Carlos Roberto Morais, Director of the Brazil branch of aluminium company Novelis, explains: “It may appear informal but the used beverage cans (UBC) collection network is well established and works like a Swiss watch. For example at one end waiters in bars and restaurants collect empty cans from the table, then sell them using the money for a team celebration, at the other end apartment blocks can collect more than 100 tonnes per year and sell them to pay local taxes and maintenance of the building. In the middle of this process there are thousands of collectors who have different partnerships with different UBC sources”, says Morais. “It’s like an environmental army working in order to bring back UBCs to the plant.”

The majority of this ‘army’ are not employed by the government, but are poor, itinerant waste pickers who collect aluminium cans from businesses and by sorting through general waste. These collectors often form organised collectors’ associations and can gather more than five times the amount of UBCs than the projects organised by city governments. Since Brazil’s first federal waste management law was passed in 2010 (known by its Portuguese abbreviation, PNRS), these collectors’ associations are gaining more government backing and encouragement.

“This law will drive private and public sector changes, and cities will no longer be able to send recyclable waste to landfill”, Morais tells me, adding that the new law will see more selective rubbish collection, with recycling products being sent to collectors’ associations to be separated, compacted and sold to recycling companies. “The collectors’ association may be the path to find the ‘missing two per cent’ of UBC remaining”, says Morais, hopefully. “When you jump from one to two, you improve 100 per cent. Improving from around 98 per cent to 100 per cent is another story, it is not easy but it is also not impossible... It seems to be nothing but, in Brazil, two per cent is 432,000 cans or six kilotonnes per year. An unrecovered treasure of $9 million [£5.7 million] in the landfill every single year.”

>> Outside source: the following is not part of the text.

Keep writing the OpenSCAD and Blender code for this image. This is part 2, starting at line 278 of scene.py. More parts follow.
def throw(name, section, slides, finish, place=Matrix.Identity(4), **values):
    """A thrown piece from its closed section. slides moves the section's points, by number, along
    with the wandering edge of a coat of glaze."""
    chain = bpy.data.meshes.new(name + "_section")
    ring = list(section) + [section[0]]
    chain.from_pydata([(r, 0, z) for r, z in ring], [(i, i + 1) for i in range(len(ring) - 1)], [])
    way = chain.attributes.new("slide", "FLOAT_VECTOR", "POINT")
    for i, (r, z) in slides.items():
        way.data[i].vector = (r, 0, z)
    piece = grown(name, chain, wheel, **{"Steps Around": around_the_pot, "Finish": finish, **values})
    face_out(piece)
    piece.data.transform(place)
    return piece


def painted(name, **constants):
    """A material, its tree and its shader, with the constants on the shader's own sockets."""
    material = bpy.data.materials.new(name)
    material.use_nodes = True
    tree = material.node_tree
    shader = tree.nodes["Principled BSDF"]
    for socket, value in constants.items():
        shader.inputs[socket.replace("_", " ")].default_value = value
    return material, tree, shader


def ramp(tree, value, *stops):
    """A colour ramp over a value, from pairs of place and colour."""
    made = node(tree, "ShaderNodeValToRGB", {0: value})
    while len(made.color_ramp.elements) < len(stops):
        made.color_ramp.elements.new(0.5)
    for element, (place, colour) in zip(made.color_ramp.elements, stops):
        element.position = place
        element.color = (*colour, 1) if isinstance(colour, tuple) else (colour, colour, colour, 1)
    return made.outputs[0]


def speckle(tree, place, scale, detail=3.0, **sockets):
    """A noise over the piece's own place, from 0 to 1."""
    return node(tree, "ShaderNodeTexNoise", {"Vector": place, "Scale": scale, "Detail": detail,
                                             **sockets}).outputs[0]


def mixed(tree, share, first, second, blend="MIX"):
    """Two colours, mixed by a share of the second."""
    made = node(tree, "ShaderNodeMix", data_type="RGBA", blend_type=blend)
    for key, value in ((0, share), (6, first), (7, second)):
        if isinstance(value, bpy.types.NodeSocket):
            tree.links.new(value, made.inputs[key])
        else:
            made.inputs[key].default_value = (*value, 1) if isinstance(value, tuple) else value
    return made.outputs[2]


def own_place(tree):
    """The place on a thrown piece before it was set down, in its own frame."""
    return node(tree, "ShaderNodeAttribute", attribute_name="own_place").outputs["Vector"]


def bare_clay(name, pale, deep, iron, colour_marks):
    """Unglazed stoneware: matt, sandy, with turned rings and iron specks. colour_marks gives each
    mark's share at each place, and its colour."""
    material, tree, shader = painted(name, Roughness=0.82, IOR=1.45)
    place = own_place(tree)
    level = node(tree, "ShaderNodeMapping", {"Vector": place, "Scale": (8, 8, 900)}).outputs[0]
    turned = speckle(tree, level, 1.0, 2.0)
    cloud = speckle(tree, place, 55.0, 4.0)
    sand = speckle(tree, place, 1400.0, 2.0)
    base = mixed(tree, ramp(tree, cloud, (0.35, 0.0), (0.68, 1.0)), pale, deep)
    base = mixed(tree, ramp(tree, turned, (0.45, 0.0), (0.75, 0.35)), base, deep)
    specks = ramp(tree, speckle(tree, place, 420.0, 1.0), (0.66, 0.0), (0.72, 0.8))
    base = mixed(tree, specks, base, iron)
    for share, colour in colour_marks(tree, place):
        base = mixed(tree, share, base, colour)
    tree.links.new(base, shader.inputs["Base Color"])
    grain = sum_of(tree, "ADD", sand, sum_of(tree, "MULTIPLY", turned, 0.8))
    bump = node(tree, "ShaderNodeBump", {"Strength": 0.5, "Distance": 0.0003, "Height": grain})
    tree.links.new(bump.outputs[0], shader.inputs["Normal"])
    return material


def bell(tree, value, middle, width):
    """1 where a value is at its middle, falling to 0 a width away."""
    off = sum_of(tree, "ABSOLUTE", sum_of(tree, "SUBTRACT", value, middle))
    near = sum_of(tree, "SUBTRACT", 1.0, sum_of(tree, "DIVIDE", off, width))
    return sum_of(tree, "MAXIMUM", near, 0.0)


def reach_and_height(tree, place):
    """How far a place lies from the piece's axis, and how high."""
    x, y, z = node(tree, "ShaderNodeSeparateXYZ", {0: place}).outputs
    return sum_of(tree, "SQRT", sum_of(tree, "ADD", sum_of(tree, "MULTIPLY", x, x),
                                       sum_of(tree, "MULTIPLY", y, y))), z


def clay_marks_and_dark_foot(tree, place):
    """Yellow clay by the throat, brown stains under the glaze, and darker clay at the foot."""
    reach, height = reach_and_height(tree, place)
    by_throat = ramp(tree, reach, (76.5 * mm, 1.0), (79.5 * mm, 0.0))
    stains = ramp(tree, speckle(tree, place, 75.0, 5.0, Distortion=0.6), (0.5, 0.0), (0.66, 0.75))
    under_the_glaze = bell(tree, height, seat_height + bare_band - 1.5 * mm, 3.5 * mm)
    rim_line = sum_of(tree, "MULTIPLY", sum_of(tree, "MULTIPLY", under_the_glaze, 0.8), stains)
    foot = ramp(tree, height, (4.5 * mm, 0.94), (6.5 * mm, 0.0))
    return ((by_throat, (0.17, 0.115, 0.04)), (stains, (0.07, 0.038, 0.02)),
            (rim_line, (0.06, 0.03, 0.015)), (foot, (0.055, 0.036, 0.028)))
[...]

Brazil’s other recycling streams are nowhere near as successful as aluminium, partly due to the lack of infrastructure dealing with formal recycling collection and partly due to the fact that other streams are not as valuable. Regular waste collection and organised kerbside collection of recyclable material is very rare, due to the lack of government funding and the number and disorganisation of the sprawling hill-side shantytowns, or favelas. But recycling figures may yet rise further as the government hurries to improve the waste system in time for when it hosts the FIFA Confederations Cup in 2013 and the Summer Olympics in 2014.

The number and popularity of recycling reward schemes is also growing. In Rio de Janeiro, electricity company Light has introduced a scheme to incentivise recycling in Rio’s poorer areas. Light Recicla offers residents of the Santa Marta, Humaitá, Babylon and Botafogo favelas money off their electricity bills if they hand over their recycling. Light’s scheme has enabled some of the poorer residents to pay their entire bill off through their recycling, which can include paper, metals, CDs, DVDs, cooking oil, plastics, glass and cartons. Since August 2011 Light Recicla has received about 160 tonnes of recyclable material and saved residents more than £32,000 on electricity bills.

When I ask Morais what he thinks the UK can learn from Brazil’s aluminium recycling habits, he laughs: “We have to consider each country and culture before issuing any blanket recommendation, no single pill will cure all illnesses!”